Potato is an important crop and popular food in the world. It is also known as ‘The king of vegetables’. Potato is a very rich source of starch and it also contains phosphorus, calcium, iron and some vitamin C & A.
Potatoes are used for a variety of purposes, and not only as a vegetable for cooking. In fact, less than 50 percent of potatoes grown worldwide are consumed fresh. The rest are processed into potato food products and food ingredients; fed to animals; processed into starch; fermented and distilled into bio-ethanol for brewing or fuel industry; and re-used as seed tubers for growing the next season’s potato crop.
Food Uses: Fresh, Frozen, Dehydrated
Fresh potatoes are baked, boiled, or fried and used in a wide range of recipes: mashed potatoes, potato pancakes, potato dumplings, twice-baked potatoes, potato soup, potato salad etc. But global consumption of potato as food is shifting from fresh potatoes to added-value and processed food products. One of the main usages in that category is frozen potatoes, which includes most of the French fries/chips served in restaurants and fast-food chains worldwide. Another processed product, the potato crisp is the champion of snack foods in many countries.
Dehydrated potato flakes are used in retail mashed potato products, as ingredients in snacks. Potato flour, another dehydrated product, is used by the food industry to bind meat mixtures and thicken gravies and soups.
A fine, tasteless powder, potato starch provides higher viscosity than wheat and corn starches, and delivers a more tasty product. It is used as a thickener for sauces and stews, and as a binding agent in cake mixes, dough, biscuits, and ice-cream.
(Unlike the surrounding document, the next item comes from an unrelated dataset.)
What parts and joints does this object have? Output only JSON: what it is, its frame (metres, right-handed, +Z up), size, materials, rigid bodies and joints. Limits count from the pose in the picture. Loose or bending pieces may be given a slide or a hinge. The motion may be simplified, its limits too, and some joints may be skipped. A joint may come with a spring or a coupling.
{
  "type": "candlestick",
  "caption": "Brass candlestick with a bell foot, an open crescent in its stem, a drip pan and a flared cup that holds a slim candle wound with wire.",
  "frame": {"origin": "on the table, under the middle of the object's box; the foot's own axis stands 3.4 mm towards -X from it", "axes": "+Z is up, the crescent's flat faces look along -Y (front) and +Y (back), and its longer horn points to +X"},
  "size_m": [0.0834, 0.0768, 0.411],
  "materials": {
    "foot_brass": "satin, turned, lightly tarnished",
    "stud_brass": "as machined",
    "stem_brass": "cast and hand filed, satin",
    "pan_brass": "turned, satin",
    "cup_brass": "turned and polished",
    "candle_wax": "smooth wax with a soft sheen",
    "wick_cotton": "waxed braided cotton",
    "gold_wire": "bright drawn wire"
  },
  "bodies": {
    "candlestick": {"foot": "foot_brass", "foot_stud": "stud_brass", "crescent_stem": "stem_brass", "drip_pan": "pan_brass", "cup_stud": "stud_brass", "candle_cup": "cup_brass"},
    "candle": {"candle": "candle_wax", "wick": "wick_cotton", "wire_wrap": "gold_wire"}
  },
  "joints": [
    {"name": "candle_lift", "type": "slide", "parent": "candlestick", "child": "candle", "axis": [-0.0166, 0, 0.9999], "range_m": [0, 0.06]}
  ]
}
In Poland and Scandinavia, crushed potatoes are applied to convert their starch to fermentable sugars that are used in the alcoholic beverages, such as vodka.
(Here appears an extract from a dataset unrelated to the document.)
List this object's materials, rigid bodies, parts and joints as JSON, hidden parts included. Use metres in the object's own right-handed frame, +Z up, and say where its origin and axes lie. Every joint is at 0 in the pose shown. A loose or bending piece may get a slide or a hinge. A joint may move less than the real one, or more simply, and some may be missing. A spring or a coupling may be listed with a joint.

Non-Food Uses: Glue, Fuel-Grade Ethanol
Potato starch is widely used by the pharmaceutical, textile, wood, and paper industries as an adhesive, binder, texture agent, and filler, and by oil drilling firms to wash boreholes. Potato starch is a 100% biodegradable substitute for polymers and other plastics and used, for instance, in disposable table wares.
Potato peel and other wastes from potato processing are rich in starch that can be liquefied and fermented to produce fuel-grade ethanol, an alternative fuel to gasoline. Globally, there is a growing interest for the production of ecologically sustainable bio-fuels.